Billy and I both felt somehow changed by our first experience with ASL. It was kind of that “why I have waited so long to do this” sensation. My first impulse after playing it and falling almost instantly in love with it was to go home and order the rulebook and BEYOND VALOR, the first module. Yet the reality was that we had played only a very small percentage of the actual game and there was still two more starter kits (covering field guns and armor), let alone five more scenarios in the first one. Beyond that, I do find myself wondering if the three starter kits, with their streamlined and simplified rules, some 18 scenarios, and pretty much infinite replayability will sate my newfound hunger for that forbidden fruit that is ASL.

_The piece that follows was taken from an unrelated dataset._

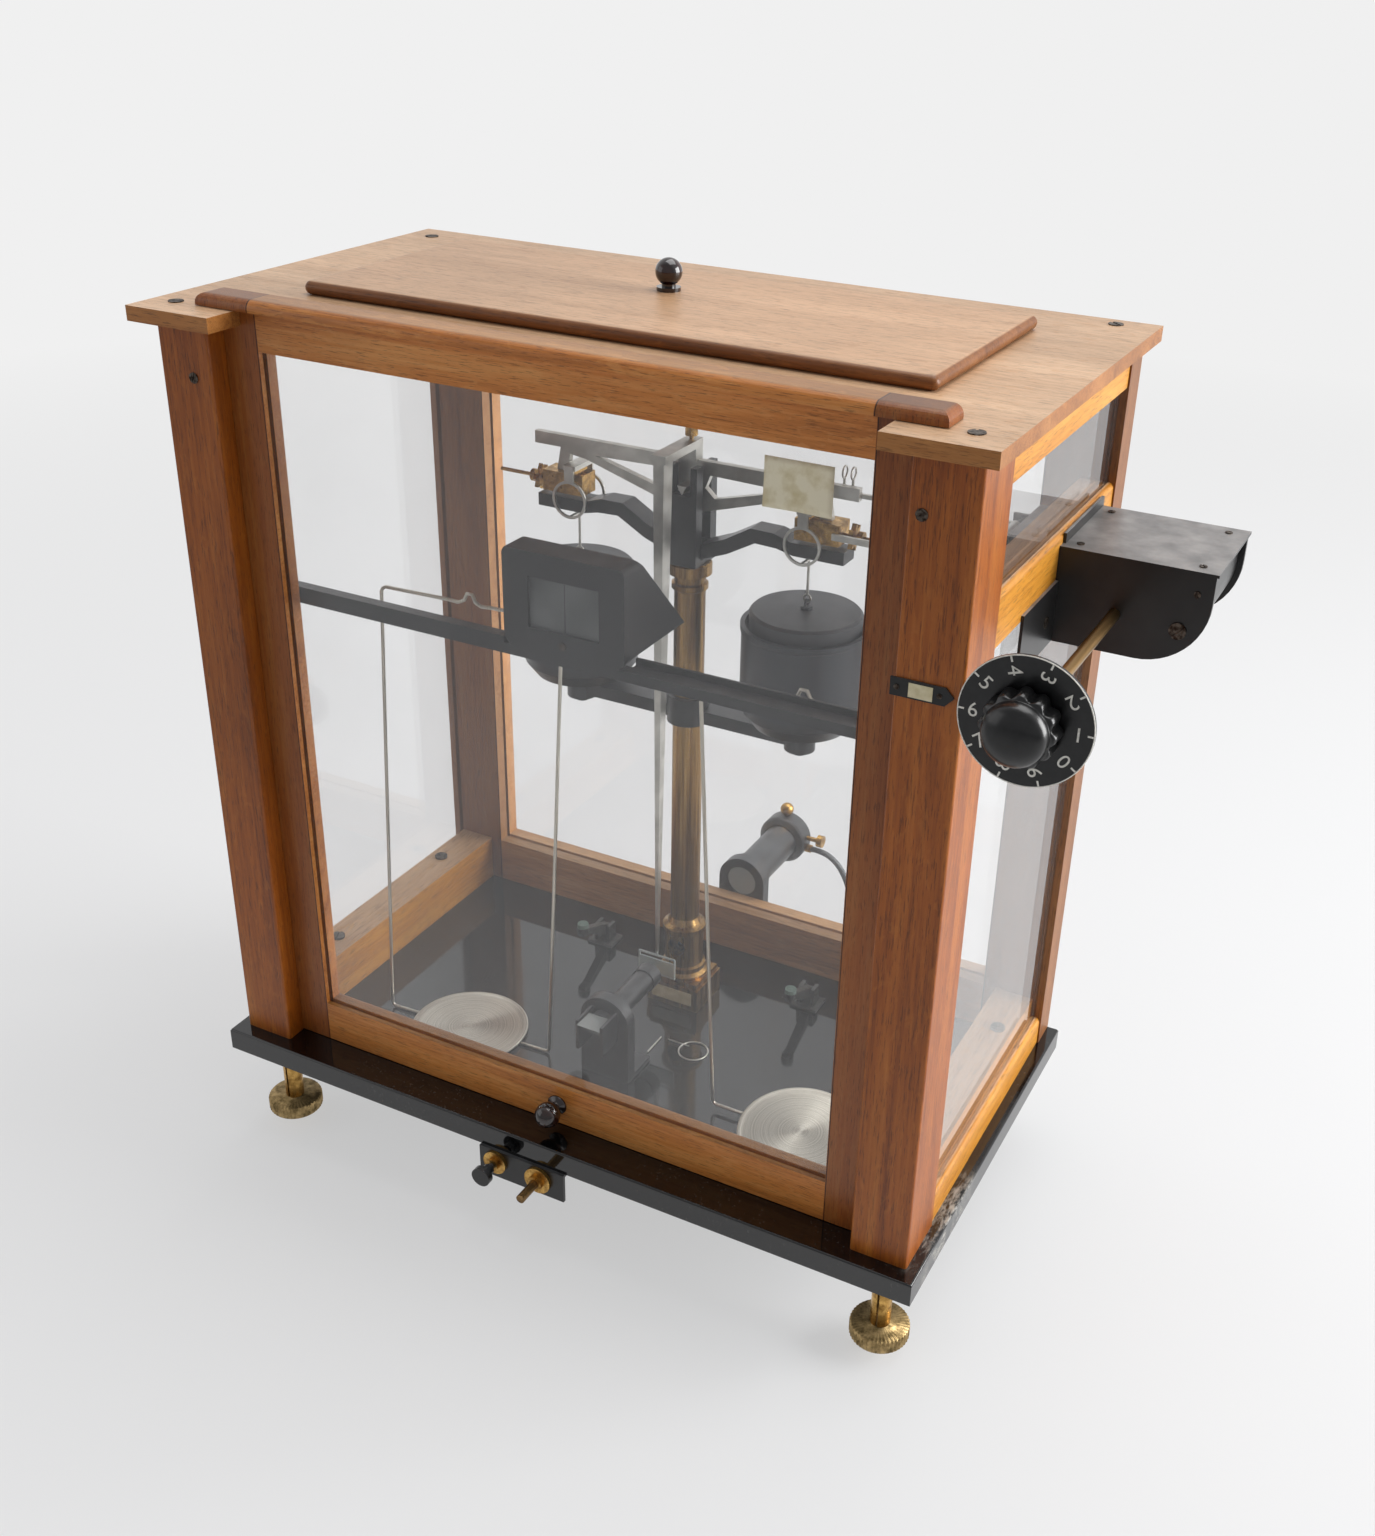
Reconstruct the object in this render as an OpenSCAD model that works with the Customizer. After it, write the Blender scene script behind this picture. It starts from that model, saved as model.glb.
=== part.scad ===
/* [Base] */
// Width of the base slab
slab_w = 450; // [420:1:560]
// Depth of the base slab
slab_d = 250; // [240:1:320]
// Thickness of the base slab
slab_t = 14; // [10:0.5:22]
// Height of the slab's top face above the table
stand_h = 76; // [66:1:96]

/* [Case] */
// Clear height from the slab to the underside of the top board
case_h = 431.5; // [400:0.5:520]
// Thickness of the top board
board_t = 7.7; // [5:0.1:14]
// How far the top board stands out past the posts at the sides
board_over = 8.5; // [3:0.5:16]
// Distance from the slab's edge to the outer face of the posts
post_inset = 7; // [3:0.5:14]
// Width of a front post
post_w = 32; // [26:0.5:44]
// Depth of a front post
post_d = 38.5; // [34:0.5:52]
// Setback of the front posts from the slab's front edge
post_set = 9.5; // [5:0.5:12]
// Width of a rear post
rear_post_w = 39; // [30:0.5:50]
// Depth of the rear posts and rear frame
rear_post_d = 19.5; // [15:0.5:26]
// Height of the bottom rails of the side and rear frames
sill_h = 31; // [22:0.5:40]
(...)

Now, Billy and I both are many games into our ASL journey thanks to easy solitaire play and the use of the VASL engine- a JAVA application designed specifically for playing ASL online or play-by-email. After all the mythologizing about complexity, the admonitions from other gamers that ASL is somehow unplayable or obsolete, and the general sense of trepidation myself and many other gamers have experienced regarding the game I do have to say that I’m quite surprised that what has quickly become one of my favorite games is something I never expected to have the initiative or inclination to learn to play.

After all this, I wouldn’t recommend ASL to anyone. You’re either going to totally dig it and fall helplessly in love with it or you’re going to run screaming from it and I won’t be held responsible for either situation. You either know that it’s something that you want to get into or it may be that you aren’t quite ready for it but when the time comes I hope you’ll take the step Billy and I did over espresso and day-old gingerbread cakes. Don’t be afraid, most of the rules in those big old binders you’ll never encounter and a lot of them are for very specific situations, units, and are intended mostly as reference- not for routine play.

ASL is nothing to be scared of, come to find out. It’s just a game after all.